Do this for 20-30 questions. Don’t do all 100. You’ll find patterns fast.
Step 3: Focus on the patterns you’re missing, not the domains. If you’re weak on “distinguish between” questions, find 10 more of those and work only those. Set a 1-minute timer per question. CompTIA gives you 2-3 minutes per question on the actual exam. You should be faster.
Step 4: Practice the “pre-read” strategy. Before you read a question, read the four answers. This takes 10 seconds. It tells you what the question is actually asking before you get distracted by scenario details.
Read the question. Read all four answers. Then decide what the question wants. Then read the scenario again with that knowledge.
This changes everything. You’re no longer reading blindly. You know CompTIA is testing your knowledge of the CIA triad when you see answers about confidentiality, availability, and integrity.
Step 5: Build a pattern guide. For each question type, write down the CompTIA strategy:
- Scenario questions: Find the constraint. The answer that respects the constraint wins.
- “NOT” questions: Use elimination aggressively. Spend 30 seconds max.
- Tool questions: Pick the tool designed for that specific problem, not the general-purpose tool.
- Prioritization: Risk = (likelihood × impact) / cost. Pick the highest.
What To Focus On (And What To Skip)
Focus on this: The difference between what you know and what the exam asks. You probably know what zero-trust architecture is. But do you know the specific CompTIA definition? Do you know how it differs from defense-in-depth in the exam’s language? That’s where your missing 33 points are.
Skip this: Learning more security frameworks. You don’t need to memorize all of NIST 800-171. You need to know what the exam tests about it. The exam doesn’t ask you to recite the entire framework. It asks you to apply a concept or identify which framework applies to a scenario.
Focus on this: Taking shorter, targeted practice tests. Do 20-question mini-tests on one question pattern. One pattern at a time. Master scenario-based questions. Then move to tool identification. Then move to governance questions.
Skip this: Rereading your textbook. Your textbook gives you depth. The exam doesn’t care about depth. It cares about recognition and application.
Focus on this: The exact wording of answers. CompTIA writes answer choices with precision. “Implements” is not the same as “enables.” “Primary goal” is not the same as “also accomplishes.” Read every word.
Your Next Move
Right now, pull up your last practice test score report.
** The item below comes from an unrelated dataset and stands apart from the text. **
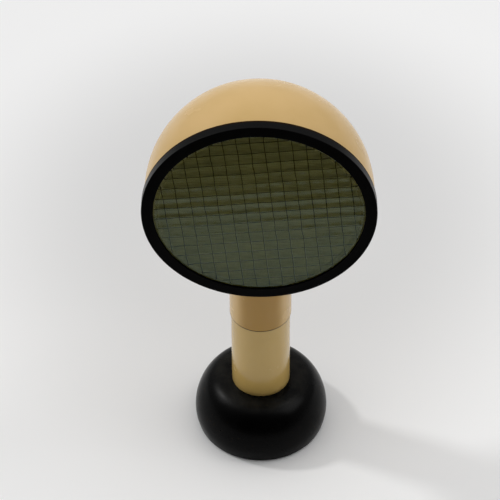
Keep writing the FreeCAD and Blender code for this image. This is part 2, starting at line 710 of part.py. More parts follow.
# ---------------------------------------------------------------- head
def make_neck():
    """The sleeve that hides the swivel, coped to the dome, and the plate that it hangs on."""
    height = "head_height - joint_height"
    low = {"z": "joint_height"}
    tube = primitive("Cylinder", "sleeve_outside", {"Radius": "sleeve_radius", "Height": height}, low)
    bore = primitive("Cylinder", "sleeve_inside", {"Radius": "sleeve_inner", "Height": height}, low)
    dome = primitive("Sphere", "sleeve_cope", {"Radius": "dome_radius + weld_gap"},
                     {"y": "dome_centre", "z": "head_height"})
    ring = cut_primitive("sleeve_ring", tube, bore)
    nodes.append(cut_primitive("neck_sleeve", ring, dome))

    plate = upright("neck_plate", [
        ("pivot_bore", "washer_top"),
        ("sleeve_inner - hole_gap", "washer_top"),
        ("sleeve_inner - hole_gap", "neck_plate_top"),
        ("pivot_bore", "neck_plate_top"),
    ])
    sketch = new_sketch(plate, "peg_hole", "XY_Plane", {"z": "neck_plate_top"})
    draw_circle(sketch, ("0", "0 - stop_circle"), "stop_radius + hole_gap")
    cut_by(plate, sketch, "neck_plate_thickness")
    peg = primitive("Cylinder", "stop_peg", {
        "Radius": "stop_radius",
        "Height": "neck_plate_thickness + washer_thickness - stop_gap",
    }, {"y": "0 - stop_circle", "z": "cap_top + stop_gap"})
    nodes.append(peg)


def make_dome():
    """The spun dome, open in front, with a hole at its pole and one down into the neck."""
    dome = lying("dome_shell", [
        ("mouth", "mouth_lip_radius"),
        ("mouth_inside", "mouth_lip_radius"),
        ("mouth_inside", "mouth_inside_radius"),
        ("pole_hole_inside", "pole_hole"),
        ("pole_hole_outside", "pole_hole"),
        ("mouth", "mouth_radius"),
    ], {2: ("dome_inner", 1), 4: ("dome_radius", -1)})
    sketch = new_sketch(dome, "neck_hole", "XY_Plane")
    draw_circle(sketch, ("0", "0"), "neck_hole_radius")
    cut_by(dome, sketch, "dome_radius")


def make_switch():
    """The switch housing clamped in the dome's pole, and its push button."""
    lying("switch_housing", [
        ("spigot_tip", "0"),
        ("chamber_front", "0"),
        ("chamber_front", "chamber_radius"),
        ("chamber_back", "chamber_radius"),
        ("chamber_back", "button_bore"),
        ("housing_back", "button_bore"),
        ("housing_back", "housing_radius - housing_round"),
        ("housing_back - housing_round", "housing_radius"),
        ("seat_rim", "housing_radius"),
        ("seat_root", "spigot_radius"),
        ("spigot_tip", "spigot_radius"),
    ], {6: ("housing_round", -1), 8: ("seat_radius", 1)})
    lying("switch_button", [
        ("plunger_front", "0"),
        ("button_back", "0"),
        ("button_back - button_crown", "button_radius"),
        ("chamber_back", "button_radius"),
        ("chamber_back", "collar_radius"),
        ("collar_front", "collar_radius"),
        ("collar_front", "button_plunger_radius"),
        ("plunger_front", "button_plunger_radius"),
    ], {1: ("button_curve", -1)})
    lying("holder_ring_nut", [
        ("ring_nut_front", "pole_hole"),
        ("ring_nut_back", "pole_hole"),
        ("ring_nut_back", "ring_nut_radius"),
        ("ring_nut_front", "ring_nut_radius"),
    ])


def make_lampholder():
    """The lampholder that screws onto the spigot, and the bulb in it."""
    lying("lampholder_body", [
        ("holder_front", "holder_bore_radius"),
        ("holder_bore_back", "holder_bore_radius"),
        ("holder_bore_back", "0"),
        ("holder_recess", "0"),
        ("holder_recess", "pole_hole"),
        ("holder_back", "pole_hole"),
        ("holder_back", "holder_radius"),
        ("holder_front + holder_skirt_length", "holder_radius"),
        ("holder_front", "holder_skirt_radius"),
    ])
    lying("lampholder_shell", [
        ("bulb_cap_front - seat_gap", "shell_inner"),
        ("contact_front", "shell_inner"),
        ("contact_front", "shell_radius"),
        ("bulb_cap_front - seat_gap", "shell_radius"),
    ])
    lying("centre_contact", [
        ("contact_front", "0"),
        ("holder_bore_back", "0"),
        ("holder_bore_back", "contact_radius"),
        ("contact_front", "contact_radius"),
    ])
    lying("bulb_cap", [
        ("bulb_cap_front", "0"),
        ("bulb_tip", "0"),
        ("bulb_tip", "bulb_tip_radius"),
        ("bulb_shoulder", "bulb_cap_radius"),
        ("bulb_cap_front", "bulb_cap_radius"),
    ])
    lying("bulb_glass", [
        ("bulb_front", "0"),
        ("bulb_front + bulb_wall", "0"),
        ("globe_neck_inner", "bulb_neck_inner"),
        ("bulb_cap_front", "bulb_neck_inner"),
        ("bulb_cap_front", "bulb_neck_radius"),
        ("globe_neck", "bulb_neck_radius"),
    ], {1: ("globe_inner_radius", 1), 5: ("bulb_radius", -1)})


# ---------------------------------------------------------------- bezel
def make_bezel():
    """The bezel ring with its glass, gasket, retaining ring, screws and spring clips."""
    ring = lying("bezel_ring", [
        ("face", "opening_radius"),
        ("face", "ring_radius - bezel_round"),
        ("face + bezel_round", "ring_radius"),
        ("bezel_back - bezel_back_round", "ring_radius"),
        ("bezel_back", "ring_radius - bezel_back_round"),
        ("bezel_back", "skirt_inner"),
        ("ledge", "skirt_inner"),
        ("ledge", "pocket_radius"),
        ("lip_back", "pocket_radius"),
        ("lip_back", "opening_radius"),
    ], {1: ("bezel_round", 1), 3: ("bezel_back_round", 1)})
    sketch = new_sketch(ring, "tapped_hole", "XZ_Plane", {"z": "0 - ledge"})
    draw_circle(sketch, ("0", "small_screw_circle"), "small_screw_radius + hole_gap")
    pocket = cut_by(ring, sketch, "small_screw_length + hole_gap", reverse=True)
    ring_of(ring, pocket, "small_screw_count", "Y_Axis")

    lying("glass_gasket", [
        ("lip_back", "glass_radius - gasket_cover"),
        ("lip_back", "gasket_radius"),
        ("ledge", "gasket_radius"),
        ("ledge", "glass_radius - gasket_cover"),
        ("glass_back", "glass_radius - gasket_cover"),
        ("glass_back", "glass_radius + weld_gap"),
        ("glass_front", "glass_radius + weld_gap"),
        ("glass_front", "glass_radius - gasket_cover"),
    ])
    lying("wired_glass", [
        ("glass_front", "0"),
        ("glass_front", "glass_radius"),
        ("glass_back", "glass_radius"),
        ("glass_back", "0"),
    ])
    retainer = lying("retaining_ring", [
        ("ledge", "retainer_inner"),
        ("ledge", "retainer_radius"),
        ("retainer_back", "retainer_radius"),
        ("retainer_back", "retainer_inner"),
    ])
    hole_circle(retainer, "retainer_hole", "small_screw_radius + hole_gap", "small_screw_circle",
                "small_screw_count", lies=True)
    head_back = "retainer_back + small_screw_head_height"
    tip = "retainer_back - small_screw_length"
    lying_fasteners("retainer_screws", [
        (tip, "0"),
        (head_back, "0"),
        (head_back, "small_screw_head_radius"),
        ("retainer_back", "small_screw_head_radius"),
        ("retainer_back", "small_screw_radius"),
        (tip, "small_screw_radius"),
    ], "small_screw_circle", "small_screw_count")
    make_clips()


def make_clips():
    """The spring clips: leaves on the retaining ring's back that reach into the mouth."""
    clips = new_body("bezel_clips", in_head=True)
    sketch = new_sketch(clips, "clip_section", "YZ_Plane")
    draw_outline(sketch, [
        ("retainer_back", "clip_outer - clip_foot"),
        ("retainer_back", "clip_outer"),
        ("retainer_back + clip_length", "clip_outer"),
        ("retainer_back + clip_length", "clip_outer - clip_thickness"),
        ("retainer_back + clip_thickness", "clip_outer - clip_thickness"),
        ("retainer_back + clip_thickness", "clip_outer - clip_foot"),
    ])
    leaf = clips.newObject("PartDesign::Pad", "clip_leaf")
    leaf.Profile = sketch
    leaf.SideType = "Symmetric"
    leaf.setExpression("Length", bound("clip_width"))
    doc.recompute()
    ring_of(clips, leaf, "clip_count", "Y_Axis")


def make_mesh():
    """The square wire mesh inside the glass: two crossed layers of straight wires."""
    pitch = number("mesh_pitch")
    wire = number("wire_radius")
    reach = number("glass_radius - mesh_edge")
    middle = number("glass_front + glass_thickness / 2")
    turn = number("mesh_angle")
    layers = [
        (FreeCAD.Vector(0, 0, 1), FreeCAD.Vector(1, 0, 0), -wire, number("mesh_shift_across")),
        (FreeCAD.Vector(1, 0, 0), FreeCAD.Vector(0, 0, 1), wire, number("mesh_shift_up")),
    ]
    wires = []
    for along, across, depth, shift in layers:
        for step in range(-int(reach // pitch) - 1, int(reach // pitch) + 2):
            offset = step * pitch + shift
            if abs(offset) >= reach - pitch / 4:
                continue
            half = math.sqrt(reach ** 2 - offset ** 2)
            start = across * offset - along * half + FreeCAD.Vector(0, middle + depth, 0)
            wires.append(Part.makeCylinder(wire, 2 * half, start, along))
    mesh = doc.addObject("Part::Feature", "wire_mesh")
    mesh.Shape = Part.makeCompound(wires)
    spin = FreeCAD.Rotation(FreeCAD.Vector(0, 1, 0), turn)
    mesh.Placement = FreeCAD.Placement(FreeCAD.Vector(0, 0, number("head_height")), spin)
    nodes.append(mesh)


# ---------------------------------------------------------------- checks and export
def check_document():
    """Stop if any object failed to recompute or any sub-part is not a valid solid."""
    for item in doc.Objects:
        if "Invalid" in item.State or "Error" in item.State:
            raise RuntimeError(f"{item.Label} is {item.State}")
    for node in nodes:
        shape = node.Shape
        if shape.isNull() or not shape.isValid() or not shape.Solids:
            raise RuntimeError(node.Label + " has no valid solid")


def export_nodes():
    """Write each sub-part to its own STEP file, named by its label."""
    for node in nodes:
        node.Shape.exportStep(f"parts/{node.Label}.step")


make_base()
make_gland()
make_stem()
make_swivel()
make_neck()
make_dome()
make_switch()
make_lampholder()
make_bezel()
make_mesh()
doc.recompute()
check_document()
export_nodes()
print(len(nodes), "sub-parts written")
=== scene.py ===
"""Dresses the tabletop searchlight lamp: its enamel, rubber, glass and small fittings, and the studio.

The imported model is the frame. Each operator makes one group of pieces as surfaces worked out with
numpy, gives them their finish and sets them on the body that carries them. Lengths are in metres,
+Z is up and the glass faces -Y.
"""
import json
import math

import bmesh
import bpy
import numpy as np
from mathutils import Matrix, Vector


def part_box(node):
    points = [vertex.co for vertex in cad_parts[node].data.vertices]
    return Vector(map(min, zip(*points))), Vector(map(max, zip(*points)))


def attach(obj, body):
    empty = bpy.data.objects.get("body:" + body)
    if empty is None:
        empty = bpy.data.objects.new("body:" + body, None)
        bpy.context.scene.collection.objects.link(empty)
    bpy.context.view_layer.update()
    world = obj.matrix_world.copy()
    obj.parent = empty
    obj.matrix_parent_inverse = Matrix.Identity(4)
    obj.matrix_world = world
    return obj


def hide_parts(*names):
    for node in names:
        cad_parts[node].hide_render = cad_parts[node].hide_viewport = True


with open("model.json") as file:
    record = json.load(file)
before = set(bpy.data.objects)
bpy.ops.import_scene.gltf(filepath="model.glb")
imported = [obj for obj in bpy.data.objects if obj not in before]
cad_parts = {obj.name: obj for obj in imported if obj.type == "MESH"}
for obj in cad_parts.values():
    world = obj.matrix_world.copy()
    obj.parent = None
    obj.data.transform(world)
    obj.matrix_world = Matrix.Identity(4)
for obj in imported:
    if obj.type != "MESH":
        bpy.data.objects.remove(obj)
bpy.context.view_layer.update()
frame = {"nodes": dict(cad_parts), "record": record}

bl_info = {
    "name": "Searchlight lamp",
    "version": (1, 0, 0),
    "blender": (4, 5, 0),
    "location": "3D View > Sidebar > Lamp",
    "description": "Makes the pieces and finishes of a tabletop searchlight lamp",
    "category": "Add Mesh",
}

MM = 0.001
SLOTS = {row["node"]: row["material_slot"] for row in frame["record"]["subparts"]}
BODY = {node: body for body, nodes in frame["record"]["behaviour"]["bodies"].items()
        for node in nodes}
BEZEL_LOW, BEZEL_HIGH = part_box("bezel_ring")
DOME_LOW, DOME_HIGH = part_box("dome_shell")
BASE_LOW, BASE_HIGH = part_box("base_moulding")
STEM_LOW, STEM_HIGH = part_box("stem_tube")
SLEEVE_LOW, SLEEVE_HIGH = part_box("neck_sleeve")
GLASS_LOW, GLASS_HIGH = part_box("wired_glass")
HEAD_Z = (BEZEL_LOW.z + BEZEL_HIGH.z) / 2
# the wire mesh lies askew in the glass, and a little off its centre across and upwards
MESH_TURN = math.radians(5.5)
MESH_SHIFT = (0.6 * MM, 0.7 * MM)


# ---------------------------------------------------------------- colour and nodes
def linear(code):
    """An sRGB hex code as linear RGBA: c / 12.92 up to 0.04045, else ((c + 0.055) / 1.055)^2.4."""
    parts = [int(code[i:i + 2], 16) / 255 for i in (0, 2, 4)]
    return [c / 12.92 if c <= 0.04045 else ((c + 0.055) / 1.055) ** 2.4 for c in parts] + [1.0]


def add(tree, kind, settings=None, links=None):
    """Adds a node: settings are its own options or its inputs' values, links feed its inputs."""
    node = tree.nodes.new(kind)
    for key, value in (settings or {}).items():
        if isinstance(key, str) and hasattr(node, key):
            setattr(node, key, value)
        else:
            node.inputs[key].default_value = value
    for key, source in (links or {}).items():
        tree.links.new(source, node.inputs[key])
    return node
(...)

Find the three question types you missed most frequently. Write them down. Tomorrow, find a practice question bank that lets you filter by question type. Spend 90 minutes working only on those three types. Set a 90-second timer per question.
That’s 60 questions in 90 minutes. You’ll be uncomfortable. You’ll rush. But you’ll see the patterns. After 60 questions of focused practice, retake a 50-question mini test covering only those patterns. Your score should jump 2-3% immediately.
Do that five times. Your score report will change. Then schedule your retake.